Balance Due Notices From The IRS

Balance Due Notices From The IRS

On August 21st the IRS announced, it had suspended sending certain balance-due notices to taxpayers while it continues to process its backlog of unopened mail, which may in some cases contain the sought payments.

Also on Aug. 21st, the IRS Said it was working to identify and correct erroneous penalties it applied to some employers who reduced their payroll tax deposits to claim COVID-19 relief-related credits.

In the first announcement, three types of taxpayer follow-up notices are suspended — CP501, CP503, and CP504 — all of which the IRS typically sends after first notifying a taxpayer that they have a liability due. In its announcement, the IRS acknowledged it still has a mail backlog, which accumulated during the COVID-19–related closure of most of its operations but said it was making “significant reductions” in it.

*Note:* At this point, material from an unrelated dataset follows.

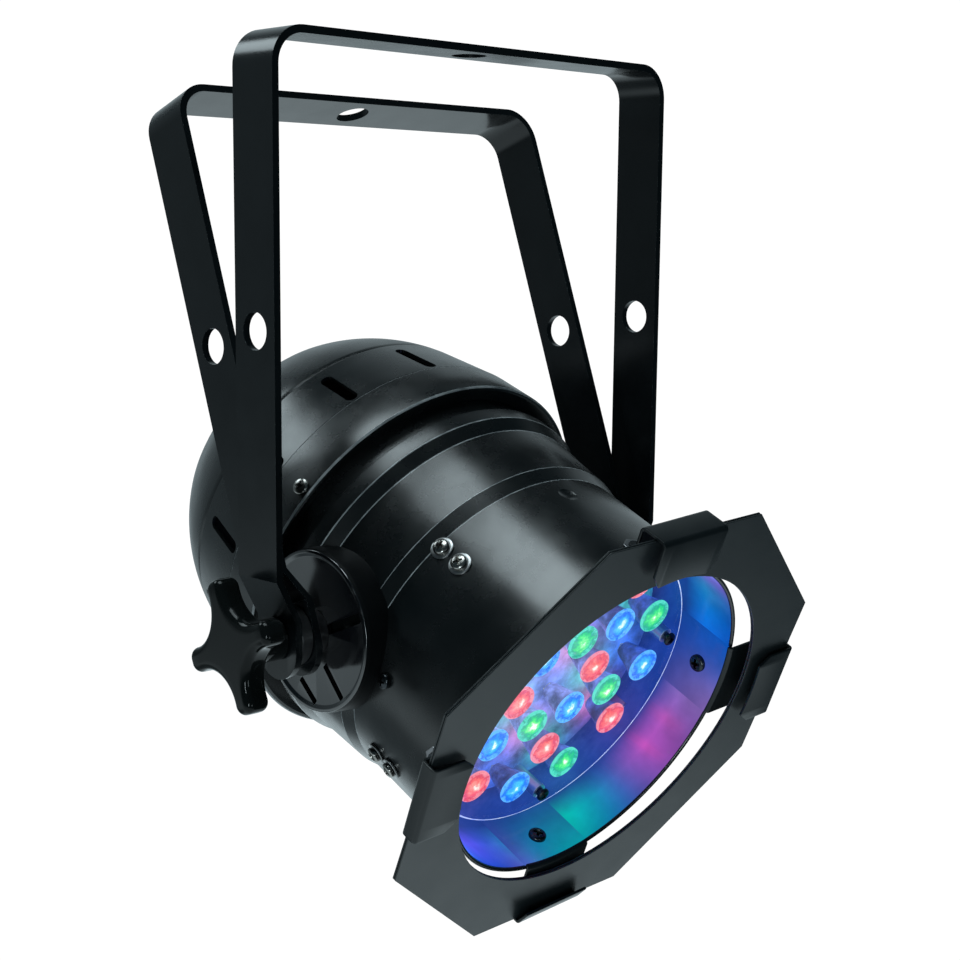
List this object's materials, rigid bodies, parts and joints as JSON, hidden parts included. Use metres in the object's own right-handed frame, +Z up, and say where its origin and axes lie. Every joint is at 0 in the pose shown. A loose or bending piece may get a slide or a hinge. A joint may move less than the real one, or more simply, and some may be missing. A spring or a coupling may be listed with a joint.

Earlier in August, the IRS, in an update to its webpage on its operations during the pandemic, advised taxpayers who had mailed in payments by check that had not yet been cashed not to cancel the checks and to maintain an adequate bank balance to cover them. The IRS said that payments will be posted as of the date the Service received the check, rather than on the date it processes it. The Service further said that, due to the delays, it would waive bad-check penalties on dishonored checks that it had received between March 1 and July 15, 2020.